** Start Data listing **
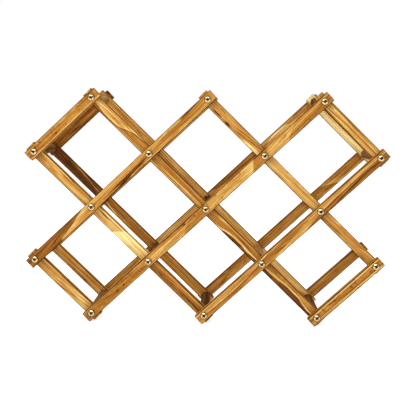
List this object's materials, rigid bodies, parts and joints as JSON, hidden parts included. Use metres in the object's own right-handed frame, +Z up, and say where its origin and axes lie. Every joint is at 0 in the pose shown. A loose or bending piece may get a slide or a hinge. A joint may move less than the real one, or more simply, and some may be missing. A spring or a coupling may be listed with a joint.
{
  "type": "folding wine rack",
  "caption": "Folding lattice wine rack: wooden slats crossed as scissors in front and behind, held apart by round spacers and screwed pivots.",
  "frame": {"origin": "on the table under the middle of the rack, at mid depth", "axes": "+X along the rack, +Y from front to rear, +Z up"},
  "size_m": [0.4362, 0.121, 0.2841],
  "materials": {
    "slat_wood": "satin-varnished two-tone hardwood, golden sapwood and brown heartwood",
    "spacer_wood": "dark stained turned wood",
    "screw_steel": "yellow zinc plated"
  },
  "bodies": {
    "base_spacer": {"spacer_e2": "spacer_wood", "front_screw_e2": "screw_steel", "rear_screw_e2": "screw_steel"},
    "rising_1": {"front_rising_slat_1": "slat_wood", "rear_rising_slat_1": "slat_wood"},
    "rising_2": {"front_rising_slat_2": "slat_wood", "rear_rising_slat_2": "slat_wood"},
    "rising_3": {"front_rising_slat_3": "slat_wood", "rear_rising_slat_3": "slat_wood"},
    "rising_4": {"front_rising_slat_4": "slat_wood", "rear_rising_slat_4": "slat_wood"},
    "rising_5": {"front_rising_slat_5": "slat_wood", "rear_rising_slat_5": "slat_wood"},
    "falling_1": {"front_falling_slat_1": "slat_wood", "rear_falling_slat_1": "slat_wood", "spacer_d1": "spacer_wood", "spacer_e1": "spacer_wood", "front_screws_falling_1": "screw_steel", "rear_screws_falling_1": "screw_steel"},
    "falling_2": {"front_falling_slat_2": "slat_wood", "rear_falling_slat_2": "slat_wood", "spacer_b1": "spacer_wood", "spacer_c1": "spacer_wood", "spacer_d2": "spacer_wood", "front_screws_falling_2": "screw_steel", "rear_screws_falling_2": "screw_steel"},
    "falling_3": {"front_falling_slat_3": "slat_wood", "rear_falling_slat_3": "slat_wood", "spacer_a1": "spacer_wood", "spacer_b2": "spacer_wood", "spacer_c2": "spacer_wood", "spacer_d3": "spacer_wood", "spacer_e3": "spacer_wood", "front_screws_falling_3": "screw_steel", "rear_screws_falling_3": "screw_steel"},
    "falling_4": {"front_falling_slat_4": "slat_wood", "rear_falling_slat_4": "slat_wood", "spacer_a2": "spacer_wood", "spacer_b3": "spacer_wood", "spacer_c3": "spacer_wood", "spacer_d4": "spacer_wood", "front_screws_falling_4": "screw_steel", "rear_screws_falling_4": "screw_steel"},
    "falling_5": {"front_falling_slat_5": "slat_wood", "rear_falling_slat_5": "slat_wood", "spacer_a3": "spacer_wood", "spacer_b4": "spacer_wood", "front_screws_falling_5": "screw_steel", "rear_screws_falling_5": "screw_steel"}
  },
  "joints": [
    {"name": "fold", "type": "hinge", "parent": "base_spacer", "child": "rising_4", "pos_m": [0, 0, 0.01125], "axis": [0, -1, 0], "range_deg": [-38.5, 41.5]},
    {"name": "pivot_e2", "type": "hinge", "parent": "base_spacer", "child": "falling_2", "pos_m": [0, 0, 0.01125], "axis": [0, -1, 0], "range_deg": [-41.5, 38.5]},
    {"name": "pivot_d3", "type": "hinge", "parent": "rising_4", "child": "falling_3", "pos_m": [0.06891, 0, 0.07665], "axis": [0, -1, 0], "range_deg": [-83, 77]},
    {"name": "pivot_c3", "type": "hinge", "parent": "rising_4", "child": "falling_4", "pos_m": [0.13782, 0, 0.14204], "axis": [0, -1, 0], "range_deg": [-83, 77]},
    {"name": "pivot_b4", "type": "hinge", "parent": "rising_4", "child": "falling_5", "pos_m": [0.20673, 0, 0.20744], "axis": [0, -1, 0], "range_deg": [-83, 77]},
    {"name": "pivot_d2", "type": "hinge", "parent": "falling_2", "child": "rising_3", "pos_m": [-0.06891, 0, 0.07665], "axis": [0, -1, 0], "range_deg": [-77, 83]},
    {"name": "pivot_c1", "type": "hinge", "parent": "falling_2", "child": "rising_2", "pos_m": [-0.13782, 0, 0.14204], "axis": [0, -1, 0], "range_deg": [-77, 83]},
    {"name": "pivot_b1", "type": "hinge", "parent": "falling_2", "child": "rising_1", "pos_m": [-0.20673, 0, 0.20744], "axis": [0, -1, 0], "range_deg": [-77, 83]},
    {"name": "pivot_e1", "type": "hinge", "parent": "rising_3", "child": "falling_1", "pos_m": [-0.13782, 0, 0.01125], "axis": [0, -1, 0], "range_deg": [-83, 77]},
    {"name": "pivot_e3", "type": "hinge", "parent": "falling_3", "child": "rising_5", "pos_m": [0.13782, 0, 0.01125], "axis": [0, -1, 0], "range_deg": [-77, 83]}
  ],
  "couplings": [
    {"joint": "pivot_e2", "follows": "fold", "ratio": -1},
    {"joint": "pivot_d3", "follows": "fold", "ratio": -2},
    {"joint": "pivot_c3", "follows": "fold", "ratio": -2},
    {"joint": "pivot_b4", "follows": "fold", "ratio": -2},
    {"joint": "pivot_d2", "follows": "fold", "ratio": 2},
    {"joint": "pivot_c1", "follows": "fold", "ratio": 2},
    {"joint": "pivot_b1", "follows": "fold", "ratio": 2},
    {"joint": "pivot_e1", "follows": "fold", "ratio": -2},
    {"joint": "pivot_e3", "follows": "fold", "ratio": 2}
  ]
}
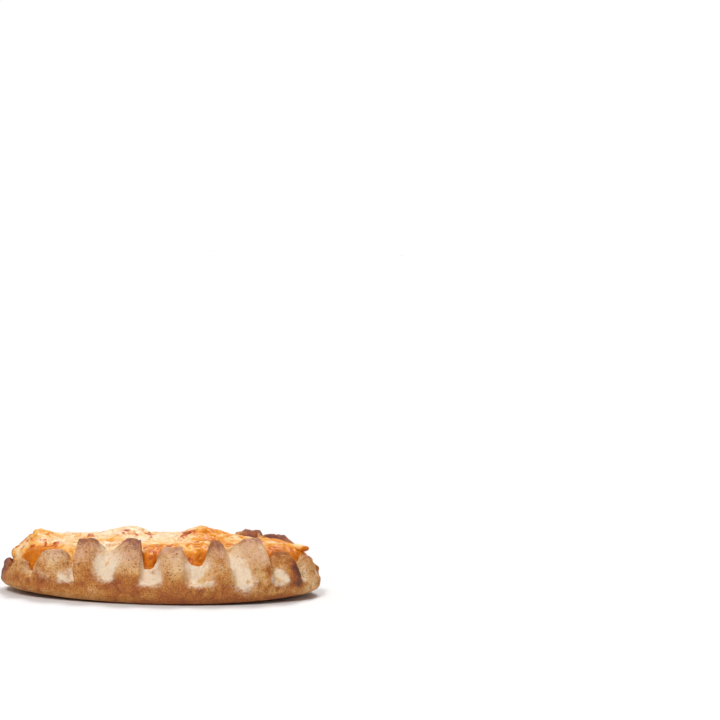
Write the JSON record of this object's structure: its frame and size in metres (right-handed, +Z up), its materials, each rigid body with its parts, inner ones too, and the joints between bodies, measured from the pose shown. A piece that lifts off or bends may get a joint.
** End Data listing **
» **Written task**: Exactly reproduce every record.

» **Response to the task**:
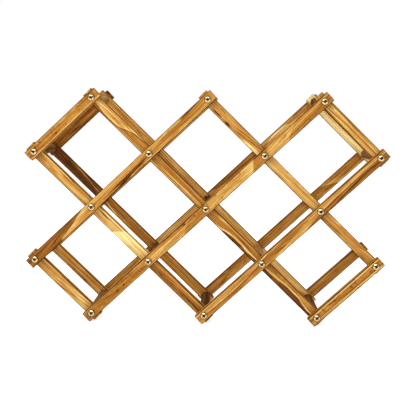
List this object's materials, rigid bodies, parts and joints as JSON, hidden parts included. Use metres in the object's own right-handed frame, +Z up, and say where its origin and axes lie. Every joint is at 0 in the pose shown. A loose or bending piece may get a slide or a hinge. A joint may move less than the real one, or more simply, and some may be missing. A spring or a coupling may be listed with a joint.
{
  "type": "folding wine rack",
  "caption": "Folding lattice wine rack: wooden slats crossed as scissors in front and behind, held apart by round spacers and screwed pivots.",
  "frame": {"origin": "on the table under the middle of the rack, at mid depth", "axes": "+X along the rack, +Y from front to rear, +Z up"},
  "size_m": [0.4362, 0.121, 0.2841],
  "materials": {
    "slat_wood": "satin-varnished two-tone hardwood, golden sapwood and brown heartwood",
    "spacer_wood": "dark stained turned wood",
    "screw_steel": "yellow zinc plated"
  },
  "bodies": {
    "base_spacer": {"spacer_e2": "spacer_wood", "front_screw_e2": "screw_steel", "rear_screw_e2": "screw_steel"},
    "rising_1": {"front_rising_slat_1": "slat_wood", "rear_rising_slat_1": "slat_wood"},
    "rising_2": {"front_rising_slat_2": "slat_wood", "rear_rising_slat_2": "slat_wood"},
    "rising_3": {"front_rising_slat_3": "slat_wood", "rear_rising_slat_3": "slat_wood"},
    "rising_4": {"front_rising_slat_4": "slat_wood", "rear_rising_slat_4": "slat_wood"},
    "rising_5": {"front_rising_slat_5": "slat_wood", "rear_rising_slat_5": "slat_wood"},
    "falling_1": {"front_falling_slat_1": "slat_wood", "rear_falling_slat_1": "slat_wood", "spacer_d1": "spacer_wood", "spacer_e1": "spacer_wood", "front_screws_falling_1": "screw_steel", "rear_screws_falling_1": "screw_steel"},
    "falling_2": {"front_falling_slat_2": "slat_wood", "rear_falling_slat_2": "slat_wood", "spacer_b1": "spacer_wood", "spacer_c1": "spacer_wood", "spacer_d2": "spacer_wood", "front_screws_falling_2": "screw_steel", "rear_screws_falling_2": "screw_steel"},
    "falling_3": {"front_falling_slat_3": "slat_wood", "rear_falling_slat_3": "slat_wood", "spacer_a1": "spacer_wood", "spacer_b2": "spacer_wood", "spacer_c2": "spacer_wood", "spacer_d3": "spacer_wood", "spacer_e3": "spacer_wood", "front_screws_falling_3": "screw_steel", "rear_screws_falling_3": "screw_steel"},
    "falling_4": {"front_falling_slat_4": "slat_wood", "rear_falling_slat_4": "slat_wood", "spacer_a2": "spacer_wood", "spacer_b3": "spacer_wood", "spacer_c3": "spacer_wood", "spacer_d4": "spacer_wood", "front_screws_falling_4": "screw_steel", "rear_screws_falling_4": "screw_steel"},
    "falling_5": {"front_falling_slat_5": "slat_wood", "rear_falling_slat_5": "slat_wood", "spacer_a3": "spacer_wood", "spacer_b4": "spacer_wood", "front_screws_falling_5": "screw_steel", "rear_screws_falling_5": "screw_steel"}
  },
  "joints": [
    {"name": "fold", "type": "hinge", "parent": "base_spacer", "child": "rising_4", "pos_m": [0, 0, 0.01125], "axis": [0, -1, 0], "range_deg": [-38.5, 41.5]},
    {"name": "pivot_e2", "type": "hinge", "parent": "base_spacer", "child": "falling_2", "pos_m": [0, 0, 0.01125], "axis": [0, -1, 0], "range_deg": [-41.5, 38.5]},
    {"name": "pivot_d3", "type": "hinge", "parent": "rising_4", "child": "falling_3", "pos_m": [0.06891, 0, 0.07665], "axis": [0, -1, 0], "range_deg": [-83, 77]},
    {"name": "pivot_c3", "type": "hinge", "parent": "rising_4", "child": "falling_4", "pos_m": [0.13782, 0, 0.14204], "axis": [0, -1, 0], "range_deg": [-83, 77]},
    {"name": "pivot_b4", "type": "hinge", "parent": "rising_4", "child": "falling_5", "pos_m": [0.20673, 0, 0.20744], "axis": [0, -1, 0], "range_deg": [-83, 77]},
    {"name": "pivot_d2", "type": "hinge", "parent": "falling_2", "child": "rising_3", "pos_m": [-0.06891, 0, 0.07665], "axis": [0, -1, 0], "range_deg": [-77, 83]},
    {"name": "pivot_c1", "type": "hinge", "parent": "falling_2", "child": "rising_2", "pos_m": [-0.13782, 0, 0.14204], "axis": [0, -1, 0], "range_deg": [-77, 83]},
    {"name": "pivot_b1", "type": "hinge", "parent": "falling_2", "child": "rising_1", "pos_m": [-0.20673, 0, 0.20744], "axis": [0, -1, 0], "range_deg": [-77, 83]},
    {"name": "pivot_e1", "type": "hinge", "parent": "rising_3", "child": "falling_1", "pos_m": [-0.13782, 0, 0.01125], "axis": [0, -1, 0], "range_deg": [-83, 77]},
    {"name": "pivot_e3", "type": "hinge", "parent": "falling_3", "child": "rising_5", "pos_m": [0.13782, 0, 0.01125], "axis": [0, -1, 0], "range_deg": [-77, 83]}
  ],
  "couplings": [
    {"joint": "pivot_e2", "follows": "fold", "ratio": -1},
    {"joint": "pivot_d3", "follows": "fold", "ratio": -2},
    {"joint": "pivot_c3", "follows": "fold", "ratio": -2},
    {"joint": "pivot_b4", "follows": "fold", "ratio": -2},
    {"joint": "pivot_d2", "follows": "fold", "ratio": 2},
    {"joint": "pivot_c1", "follows": "fold", "ratio": 2},
    {"joint": "pivot_b1", "follows": "fold", "ratio": 2},
    {"joint": "pivot_e1", "follows": "fold", "ratio": -2},
    {"joint": "pivot_e3", "follows": "fold", "ratio": 2}
  ]
}
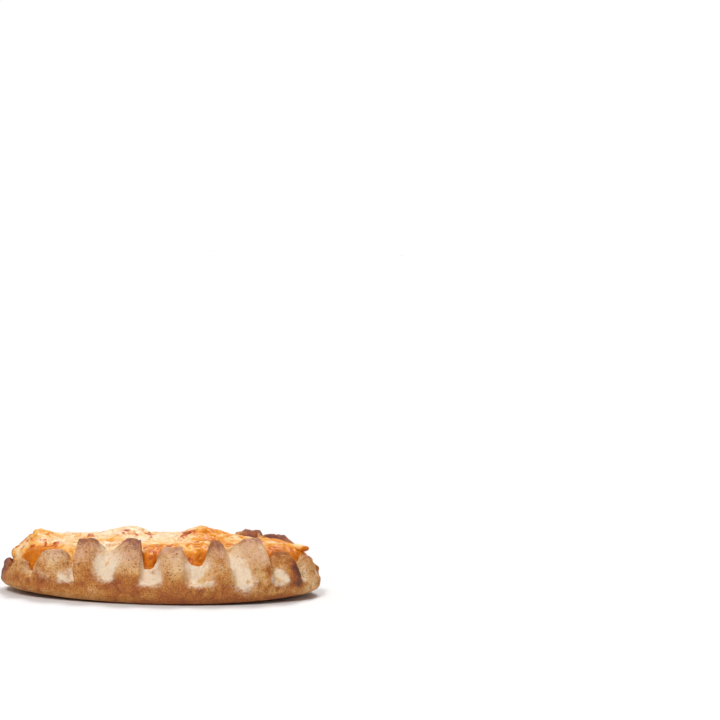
Write the JSON record of this object's structure: its frame and size in metres (right-handed, +Z up), its materials, each rigid body with its parts, inner ones too, and the joints between bodies, measured from the pose shown. A piece that lifts off or bends may get a joint.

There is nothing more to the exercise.